Linta especially takes pride in finding the underdog prospects, such as Ross Tucker, a former NFL offensive lineman who Linta described as “the longest of longshots.”

“Calling [Tucker] in September and telling him that he made the active roster for Washington, he started crying on the phone, and I just felt such a sense of joy that I shepherded him and got him this chance and he made it,” Linta recalled. “But there’s a lot of those along the way because we take a lot of guys that aren’t given their due and don’t get a good shot.”

As an agent, he likes to focus on underdogs. As a high school coach, Linta wants the best of the best.

“The pinnacle was the 2016 season. We were 11-0, ranked number one in New England. Tremendous team,” Linta described of his biggest accomplishments as a coach. “The joy comes from seeing these kids succeed. I’m very proud of the accomplishments of a lot of kids going on to play college football.”

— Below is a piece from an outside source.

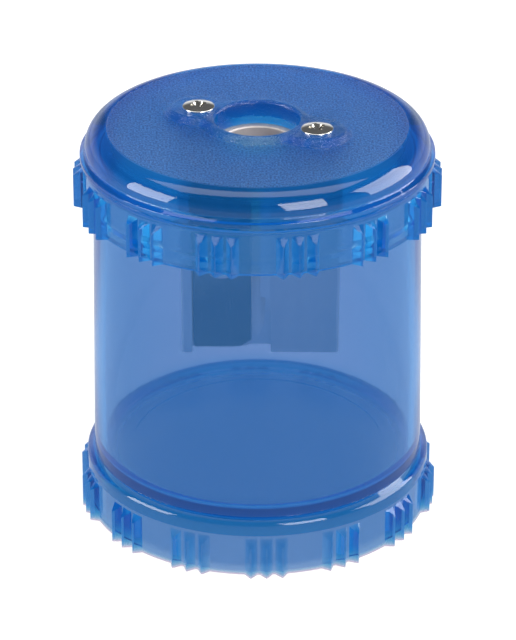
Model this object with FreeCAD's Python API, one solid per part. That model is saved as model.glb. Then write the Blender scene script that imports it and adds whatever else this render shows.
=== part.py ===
"""Canister pencil sharpener: clear container, push-on lid, and a metal wedge sharpener hung under the lid.

Millimetres, +Z up.  The origin is on the table, on the container's axis, which is also the pencil's axis.
The blade looks towards -Y.
"""
import math
import os

import FreeCAD
import Part

V = FreeCAD.Vector

# Container: one moulded cup with a raised floor and a ribbed foot skirt under it.
FOOT_R = 20.3
FOOT_INNER_R = 18.9
FOOT_SHOULDER_Z = 5.2
FOOT_SHOULDER_MID = (20.22, 5.6)
FOOT_LIP_R = 20.0
FOOT_LIP_Z = 5.9
FOOT_INNER_FILLET = 0.7
TUBE_R_BOTTOM = 19.45
TUBE_Z_BOTTOM = 7.2
TUBE_R_TOP = 18.97
TUBE_Z_TOP = 43.0
TUBE_WALL = 1.15
FLOOR_TOP_Z = 7.2
FLOOR_UNDER_Z = 5.9
FLOOR_FILLET = 1.9
RIM_EDGE = 0.25
SNAP_Z = 40.2
SNAP_HALF_HEIGHT = 0.5
SNAP_PROUD = 0.16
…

Growing up in Freedom, Pennsylvania, Linta moved to Connecticut when he started college at Yale in 1978. There he double-majored in political science and administrative science, as well as played defensive tackle for the football team. He stayed in Connecticut and transitioned to finance after working briefly in politics.

When Linta took the head coaching job at Hamden Hall in 2011, his two sons transferred there to play football on their father’s team. His older son, Nick Linta, played wide receiver and currently coaches wide receivers and defensive backs for the Hornets. Nick also serves as an agent for JL Sports. His younger son, T.J. Linta, played quarterback and signed with the Kansas City Chiefs in 2019 as an undrafted free agent but was released in the same year with an injury settlement.

“Coaching my kids, you know, having the quarterback throw to the wide receiver for touchdowns, was an accomplishment that jumped out at me,” Joe Linta described. “We beat Hopkins School who was back then our big rival and had beaten Hamden Hall 12 straight years before I got there… My kids were instrumental in the game. That was something I’ll never forget.”

His children have long graduated from Hamden Hall, but he remains with the Hornets because he enjoys his coaching job so much.

“I was only doing the coaching initially when my two sons were playing. My commitment to the headmaster at Hamden Hall was going to be three years,” Joe Linta said. “Then I realized how much I loved it. Six years later I’m still doing it. The motivation is really just that it’s cathartic. Winning the games is pretty cool too.”

As time goes on, Joe Linta wants to continue to simultaneously be a coach and be president of JL Sports for as long as possible. And for someone who’s been in the game of football for as long as him, it is certainly possible he can do both for the foreseeable future.

“I’ll do it until I can’t do it. When people say to me, ‘what are you going to do when you’re retiring?’ It’s like, I’m doing it right now,” Joe Linta said of when he reaches the typical retirement age. “The day after retirement for me will be the same as the day before retirement.”